Since the election itself, the evidence emerging from Iran has reinforced the early confidence that Rouhani had been tasked with an explicit mandate to obtain an agreement that would unravel the noose of international sanctions and rehabilitate Iran’s place in the world. The assembling of a cabinet of experienced technocrats, the transfer of the nuclear file to a foreign minister who boasts unparalleled contacts with Washington, the build-up of an unusual outreach to the world — all these were signals that the Rouhani era was intended to facilitate some kind of truce in Iran’s decade-long battle to defend its nuclear program.

Skepticism is rife at this early stage, and it is justified. Iran has experienced epic changes in the past, and none have facilitated a better relationship with Washington. Khamenei and the hard-liners remain mired in suspicion toward Washington and malevolence toward the values of pluralism and tolerance that are central to American interests. And the issues at stake in the nuclear negotiations engage a set of closely-held security requirements that are mutually incompatible — not to mention the mountains of ideological and strategic issues at stake in advancing any dialogue that endeavors beyond the nuclear issue. Both sides want to give as little as possible, and get more than their due in return. Both sides have intense domestic politics, with constituencies committed to mutual demonization and players seeking to subvert the power of the presidency.

It is just a phone call — it is not an agreement, it’s nowhere near rapprochement.

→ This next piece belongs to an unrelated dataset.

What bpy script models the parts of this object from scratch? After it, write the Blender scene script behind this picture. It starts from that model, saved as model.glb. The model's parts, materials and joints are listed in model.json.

But ‘just a phone call’ has eluded both governments for more than three decades. Throughout his visit to New York, Rouhani repeated a mantra — “everything is possible” — that seems bland but, in the context of the bilateral history, suggested something remarkable. Whether he can deliver remains to be tested, but for today, far more is possible with Iran than anyone could have imagined only a few weeks ago.